**Given task**
Return all of the data exactly as given.

── Raw data

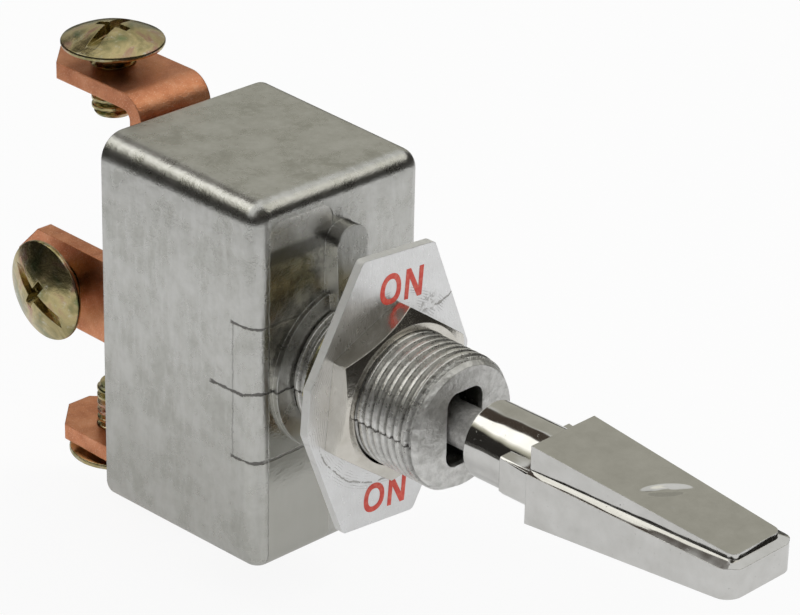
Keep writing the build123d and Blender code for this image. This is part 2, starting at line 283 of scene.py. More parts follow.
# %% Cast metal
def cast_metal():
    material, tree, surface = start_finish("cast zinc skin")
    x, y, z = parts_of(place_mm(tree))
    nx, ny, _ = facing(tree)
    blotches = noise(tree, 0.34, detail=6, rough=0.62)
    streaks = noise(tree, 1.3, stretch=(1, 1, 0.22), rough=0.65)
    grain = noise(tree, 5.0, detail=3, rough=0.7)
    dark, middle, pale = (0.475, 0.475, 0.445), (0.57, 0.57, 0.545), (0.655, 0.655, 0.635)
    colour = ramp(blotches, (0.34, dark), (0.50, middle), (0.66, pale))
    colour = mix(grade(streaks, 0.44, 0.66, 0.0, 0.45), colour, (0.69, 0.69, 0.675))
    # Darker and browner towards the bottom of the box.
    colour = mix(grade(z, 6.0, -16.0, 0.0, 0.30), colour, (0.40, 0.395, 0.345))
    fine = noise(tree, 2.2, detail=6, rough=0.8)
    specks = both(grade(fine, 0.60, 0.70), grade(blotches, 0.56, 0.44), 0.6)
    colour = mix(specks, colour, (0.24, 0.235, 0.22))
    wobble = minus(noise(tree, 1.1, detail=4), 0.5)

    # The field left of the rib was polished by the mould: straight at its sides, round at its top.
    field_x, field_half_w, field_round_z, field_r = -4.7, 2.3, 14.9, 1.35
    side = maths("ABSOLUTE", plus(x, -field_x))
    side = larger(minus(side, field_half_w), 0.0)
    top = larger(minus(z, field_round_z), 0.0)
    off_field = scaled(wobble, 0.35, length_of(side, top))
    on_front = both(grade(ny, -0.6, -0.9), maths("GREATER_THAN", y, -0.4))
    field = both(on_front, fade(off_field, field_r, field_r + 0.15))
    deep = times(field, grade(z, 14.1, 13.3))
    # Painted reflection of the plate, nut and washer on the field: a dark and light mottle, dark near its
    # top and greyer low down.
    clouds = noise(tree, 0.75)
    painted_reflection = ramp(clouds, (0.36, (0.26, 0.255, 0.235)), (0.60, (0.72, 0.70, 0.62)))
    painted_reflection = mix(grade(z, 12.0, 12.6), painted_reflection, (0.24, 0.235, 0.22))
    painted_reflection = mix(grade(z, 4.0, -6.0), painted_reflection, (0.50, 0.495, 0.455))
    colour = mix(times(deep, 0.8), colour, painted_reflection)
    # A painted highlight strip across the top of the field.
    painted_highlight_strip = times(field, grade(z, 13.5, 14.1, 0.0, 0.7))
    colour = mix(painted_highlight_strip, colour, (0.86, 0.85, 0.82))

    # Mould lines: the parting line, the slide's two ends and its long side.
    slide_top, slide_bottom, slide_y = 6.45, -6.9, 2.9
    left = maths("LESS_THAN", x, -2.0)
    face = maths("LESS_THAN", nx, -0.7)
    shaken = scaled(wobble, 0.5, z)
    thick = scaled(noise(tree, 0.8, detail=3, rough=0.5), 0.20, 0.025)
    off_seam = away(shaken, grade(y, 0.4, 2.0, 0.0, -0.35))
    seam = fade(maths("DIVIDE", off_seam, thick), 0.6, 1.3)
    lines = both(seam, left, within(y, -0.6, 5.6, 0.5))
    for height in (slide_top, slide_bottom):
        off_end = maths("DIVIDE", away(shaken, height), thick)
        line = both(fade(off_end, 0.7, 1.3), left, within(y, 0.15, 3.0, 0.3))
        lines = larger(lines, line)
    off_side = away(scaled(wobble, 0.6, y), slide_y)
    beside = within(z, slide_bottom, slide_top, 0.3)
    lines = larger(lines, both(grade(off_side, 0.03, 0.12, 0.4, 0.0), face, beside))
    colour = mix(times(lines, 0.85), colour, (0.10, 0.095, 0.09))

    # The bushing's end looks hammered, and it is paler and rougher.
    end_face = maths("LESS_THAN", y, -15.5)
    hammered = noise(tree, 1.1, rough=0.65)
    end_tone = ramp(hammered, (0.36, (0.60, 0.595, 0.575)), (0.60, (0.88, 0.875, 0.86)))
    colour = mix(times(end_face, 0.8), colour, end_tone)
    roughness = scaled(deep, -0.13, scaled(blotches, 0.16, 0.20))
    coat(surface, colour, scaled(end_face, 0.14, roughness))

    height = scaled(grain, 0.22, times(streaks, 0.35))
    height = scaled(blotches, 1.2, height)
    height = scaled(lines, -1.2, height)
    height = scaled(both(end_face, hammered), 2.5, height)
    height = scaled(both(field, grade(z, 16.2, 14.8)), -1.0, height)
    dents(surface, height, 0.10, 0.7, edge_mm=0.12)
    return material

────

**Worked solution**
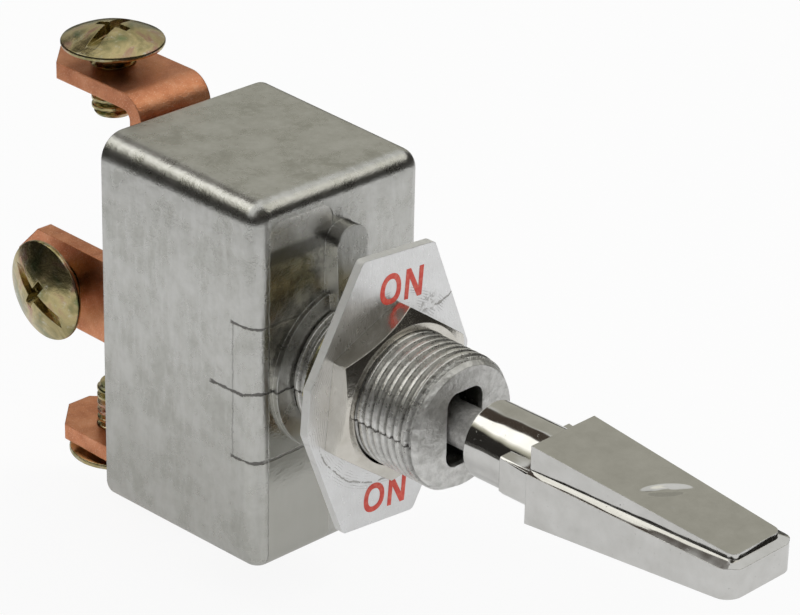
Keep writing the build123d and Blender code for this image. This is part 2, starting at line 283 of scene.py. More parts follow.
# %% Cast metal
def cast_metal():
    material, tree, surface = start_finish("cast zinc skin")
    x, y, z = parts_of(place_mm(tree))
    nx, ny, _ = facing(tree)
    blotches = noise(tree, 0.34, detail=6, rough=0.62)
    streaks = noise(tree, 1.3, stretch=(1, 1, 0.22), rough=0.65)
    grain = noise(tree, 5.0, detail=3, rough=0.7)
    dark, middle, pale = (0.475, 0.475, 0.445), (0.57, 0.57, 0.545), (0.655, 0.655, 0.635)
    colour = ramp(blotches, (0.34, dark), (0.50, middle), (0.66, pale))
    colour = mix(grade(streaks, 0.44, 0.66, 0.0, 0.45), colour, (0.69, 0.69, 0.675))
    # Darker and browner towards the bottom of the box.
    colour = mix(grade(z, 6.0, -16.0, 0.0, 0.30), colour, (0.40, 0.395, 0.345))
    fine = noise(tree, 2.2, detail=6, rough=0.8)
    specks = both(grade(fine, 0.60, 0.70), grade(blotches, 0.56, 0.44), 0.6)
    colour = mix(specks, colour, (0.24, 0.235, 0.22))
    wobble = minus(noise(tree, 1.1, detail=4), 0.5)

    # The field left of the rib was polished by the mould: straight at its sides, round at its top.
    field_x, field_half_w, field_round_z, field_r = -4.7, 2.3, 14.9, 1.35
    side = maths("ABSOLUTE", plus(x, -field_x))
    side = larger(minus(side, field_half_w), 0.0)
    top = larger(minus(z, field_round_z), 0.0)
    off_field = scaled(wobble, 0.35, length_of(side, top))
    on_front = both(grade(ny, -0.6, -0.9), maths("GREATER_THAN", y, -0.4))
    field = both(on_front, fade(off_field, field_r, field_r + 0.15))
    deep = times(field, grade(z, 14.1, 13.3))
    # Painted reflection of the plate, nut and washer on the field: a dark and light mottle, dark near its
    # top and greyer low down.
    clouds = noise(tree, 0.75)
    painted_reflection = ramp(clouds, (0.36, (0.26, 0.255, 0.235)), (0.60, (0.72, 0.70, 0.62)))
    painted_reflection = mix(grade(z, 12.0, 12.6), painted_reflection, (0.24, 0.235, 0.22))
    painted_reflection = mix(grade(z, 4.0, -6.0), painted_reflection, (0.50, 0.495, 0.455))
    colour = mix(times(deep, 0.8), colour, painted_reflection)
    # A painted highlight strip across the top of the field.
    painted_highlight_strip = times(field, grade(z, 13.5, 14.1, 0.0, 0.7))
    colour = mix(painted_highlight_strip, colour, (0.86, 0.85, 0.82))

    # Mould lines: the parting line, the slide's two ends and its long side.
    slide_top, slide_bottom, slide_y = 6.45, -6.9, 2.9
    left = maths("LESS_THAN", x, -2.0)
    face = maths("LESS_THAN", nx, -0.7)
    shaken = scaled(wobble, 0.5, z)
    thick = scaled(noise(tree, 0.8, detail=3, rough=0.5), 0.20, 0.025)
    off_seam = away(shaken, grade(y, 0.4, 2.0, 0.0, -0.35))
    seam = fade(maths("DIVIDE", off_seam, thick), 0.6, 1.3)
    lines = both(seam, left, within(y, -0.6, 5.6, 0.5))
    for height in (slide_top, slide_bottom):
        off_end = maths("DIVIDE", away(shaken, height), thick)
        line = both(fade(off_end, 0.7, 1.3), left, within(y, 0.15, 3.0, 0.3))
        lines = larger(lines, line)
    off_side = away(scaled(wobble, 0.6, y), slide_y)
    beside = within(z, slide_bottom, slide_top, 0.3)
    lines = larger(lines, both(grade(off_side, 0.03, 0.12, 0.4, 0.0), face, beside))
    colour = mix(times(lines, 0.85), colour, (0.10, 0.095, 0.09))

    # The bushing's end looks hammered, and it is paler and rougher.
    end_face = maths("LESS_THAN", y, -15.5)
    hammered = noise(tree, 1.1, rough=0.65)
    end_tone = ramp(hammered, (0.36, (0.60, 0.595, 0.575)), (0.60, (0.88, 0.875, 0.86)))
    colour = mix(times(end_face, 0.8), colour, end_tone)
    roughness = scaled(deep, -0.13, scaled(blotches, 0.16, 0.20))
    coat(surface, colour, scaled(end_face, 0.14, roughness))

    height = scaled(grain, 0.22, times(streaks, 0.35))
    height = scaled(blotches, 1.2, height)
    height = scaled(lines, -1.2, height)
    height = scaled(both(end_face, hammered), 2.5, height)
    height = scaled(both(field, grade(z, 16.2, 14.8)), -1.0, height)
    dents(surface, height, 0.10, 0.7, edge_mm=0.12)
    return material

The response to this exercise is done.